Открыть рамы, приставшие за зиму друг к другу, ей помог дядя Афон, и в комнату размашисто хлынул воздух, насыщенный запахами химкомбината, по которым их земляки издалека узнавали свой город, подъезжая к нему.
— Ну вот, — сказал Михаил Авдеевич.
— Понюхать захотелось? — спросила Елена Степановна. — Всегда ругался, даже в центральную газету письмо подписывал, а сейчас понюхать захотелось?
И дядя Афон одобрил:
— Пусть нюхает.
7
Быстро тюкали по асфальту каблуки Таниных туфель. Впопыхах она надела давние туфли на тонких каблуках — когда их носили! — она любила эти туфли за легкость и шастала в них по дому, она вообще любила легкую и высокую обувь, идущую к ее ногам, длинным и таким скорым, что Костя еле поспевал за ней.
На углу она вдруг остановилась, дала Мишуку денег, наказала купить в молочной творог и отнести дедушке, а потом остаться на Сиреневой до вечера, чтобы вечером рассказать, как прошел этот день.
— Кстати, — насмешливо заметила она, повернувшись к Косте, — ты мог бы зайти к главному и потребовать, чтобы отцу наконец поставили телефон. Столько лет обещают... Напомни, что ты — Бадейкин!
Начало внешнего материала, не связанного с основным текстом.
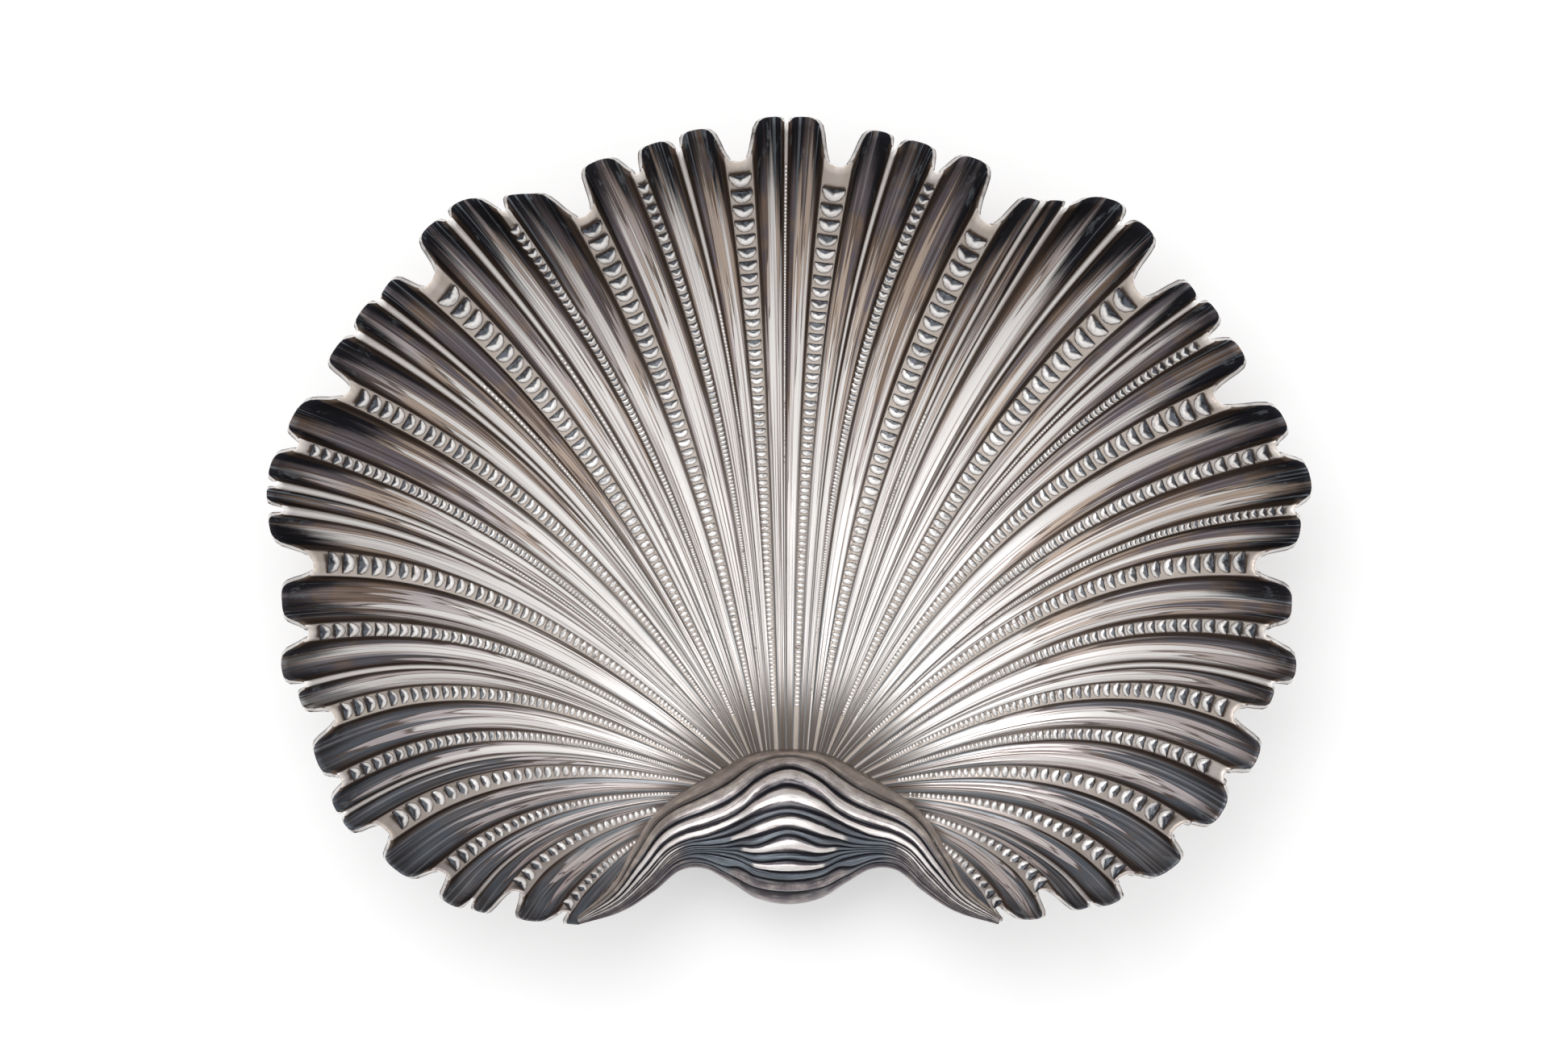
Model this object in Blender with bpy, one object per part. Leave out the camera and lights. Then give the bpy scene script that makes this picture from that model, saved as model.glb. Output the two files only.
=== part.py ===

И он потряс головой, соглашаясь с ней.
Но думал о другом — она не зря отправляла Мишука. Само собой — творог, само собой — телефон, все верно, но еще не хотелось ей, чтобы Мишук сейчас был дома и помешал их разговору. Неизбежному, наверно. Когда Таня предупредила, чтобы он не вздумал возвращаться, как нередко делают другие, если не все, мужчины, уходящие из семей, он был уверен, что не изменит своего благородного решения.